---- Material for the task

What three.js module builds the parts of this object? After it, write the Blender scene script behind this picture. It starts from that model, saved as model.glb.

--------
---- Material for the task

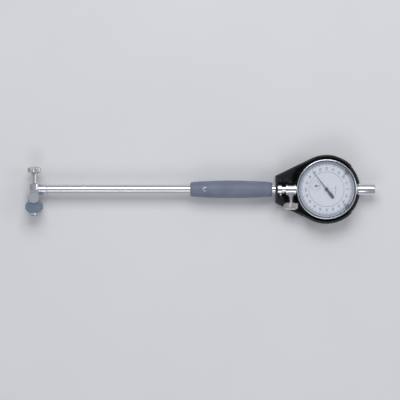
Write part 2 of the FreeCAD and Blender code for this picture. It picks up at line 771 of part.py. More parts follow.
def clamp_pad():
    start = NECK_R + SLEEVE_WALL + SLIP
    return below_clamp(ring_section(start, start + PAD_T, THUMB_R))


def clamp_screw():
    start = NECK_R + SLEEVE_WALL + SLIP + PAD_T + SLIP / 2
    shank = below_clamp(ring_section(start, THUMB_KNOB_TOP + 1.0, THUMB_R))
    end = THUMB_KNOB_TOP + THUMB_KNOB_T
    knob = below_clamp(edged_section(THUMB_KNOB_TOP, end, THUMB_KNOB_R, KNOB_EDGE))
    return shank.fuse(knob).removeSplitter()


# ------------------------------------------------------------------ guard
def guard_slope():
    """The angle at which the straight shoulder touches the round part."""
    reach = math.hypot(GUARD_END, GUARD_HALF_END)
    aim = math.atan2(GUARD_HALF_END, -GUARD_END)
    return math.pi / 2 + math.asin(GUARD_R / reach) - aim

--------
---- Material for the task

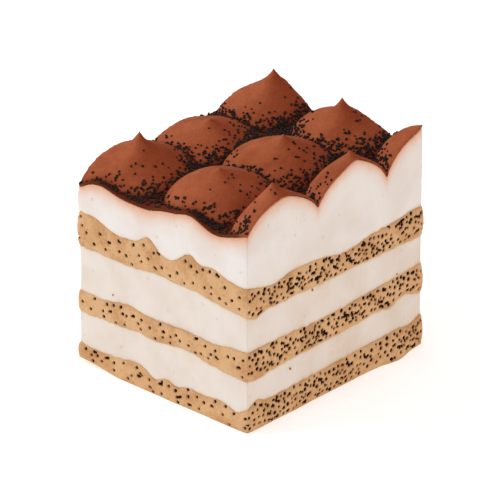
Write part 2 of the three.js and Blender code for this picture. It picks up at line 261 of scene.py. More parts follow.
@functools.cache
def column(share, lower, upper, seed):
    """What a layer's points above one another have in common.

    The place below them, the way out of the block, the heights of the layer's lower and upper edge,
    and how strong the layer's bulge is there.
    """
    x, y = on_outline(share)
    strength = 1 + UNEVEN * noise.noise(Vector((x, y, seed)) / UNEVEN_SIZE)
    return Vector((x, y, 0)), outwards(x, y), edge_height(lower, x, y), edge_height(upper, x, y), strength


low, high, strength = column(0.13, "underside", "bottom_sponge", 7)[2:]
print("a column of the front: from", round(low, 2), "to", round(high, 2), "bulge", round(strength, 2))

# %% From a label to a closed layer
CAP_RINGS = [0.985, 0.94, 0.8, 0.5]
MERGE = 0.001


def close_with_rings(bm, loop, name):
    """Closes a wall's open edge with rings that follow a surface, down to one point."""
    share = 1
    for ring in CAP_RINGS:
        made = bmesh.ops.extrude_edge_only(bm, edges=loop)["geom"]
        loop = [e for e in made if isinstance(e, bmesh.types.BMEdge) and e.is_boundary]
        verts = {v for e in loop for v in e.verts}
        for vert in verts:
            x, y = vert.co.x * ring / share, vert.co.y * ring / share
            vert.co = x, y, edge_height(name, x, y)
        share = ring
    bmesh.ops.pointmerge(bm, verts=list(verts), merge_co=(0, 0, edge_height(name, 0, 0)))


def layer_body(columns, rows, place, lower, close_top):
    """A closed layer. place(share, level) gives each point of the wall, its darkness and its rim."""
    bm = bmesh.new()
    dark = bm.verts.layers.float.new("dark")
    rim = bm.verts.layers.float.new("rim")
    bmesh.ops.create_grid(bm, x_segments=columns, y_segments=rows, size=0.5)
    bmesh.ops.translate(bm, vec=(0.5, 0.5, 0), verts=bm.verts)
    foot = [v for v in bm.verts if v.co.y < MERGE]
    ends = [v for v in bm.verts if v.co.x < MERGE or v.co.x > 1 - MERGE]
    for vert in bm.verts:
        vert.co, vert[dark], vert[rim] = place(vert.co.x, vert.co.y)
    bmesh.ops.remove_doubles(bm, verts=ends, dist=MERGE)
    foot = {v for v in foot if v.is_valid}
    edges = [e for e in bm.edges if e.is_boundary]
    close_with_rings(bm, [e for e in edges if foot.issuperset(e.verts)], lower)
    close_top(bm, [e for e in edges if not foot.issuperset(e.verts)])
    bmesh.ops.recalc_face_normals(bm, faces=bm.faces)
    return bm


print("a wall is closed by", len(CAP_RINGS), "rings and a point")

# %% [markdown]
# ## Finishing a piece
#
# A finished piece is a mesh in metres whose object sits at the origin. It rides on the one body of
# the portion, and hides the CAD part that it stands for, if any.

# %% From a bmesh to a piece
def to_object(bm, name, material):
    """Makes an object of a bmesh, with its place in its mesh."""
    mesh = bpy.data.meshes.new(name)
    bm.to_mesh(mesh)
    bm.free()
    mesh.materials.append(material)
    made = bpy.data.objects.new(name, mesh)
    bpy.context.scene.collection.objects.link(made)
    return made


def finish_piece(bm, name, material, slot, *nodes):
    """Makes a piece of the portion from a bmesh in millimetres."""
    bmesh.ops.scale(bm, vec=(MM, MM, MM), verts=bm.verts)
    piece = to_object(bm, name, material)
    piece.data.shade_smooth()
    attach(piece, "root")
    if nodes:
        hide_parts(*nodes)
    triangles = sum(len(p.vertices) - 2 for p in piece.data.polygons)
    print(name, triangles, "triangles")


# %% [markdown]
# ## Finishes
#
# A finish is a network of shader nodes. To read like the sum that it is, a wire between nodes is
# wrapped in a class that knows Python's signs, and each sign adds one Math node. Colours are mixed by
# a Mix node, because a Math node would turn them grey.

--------

* [Job]: From the records given above, copy all lines containing "What".

* [Task output]:
What three.js module builds the parts of this object? After it, write the Blender scene script behind this picture. It starts from that model, saved as model.glb.
    """What a layer's points above one another have in common.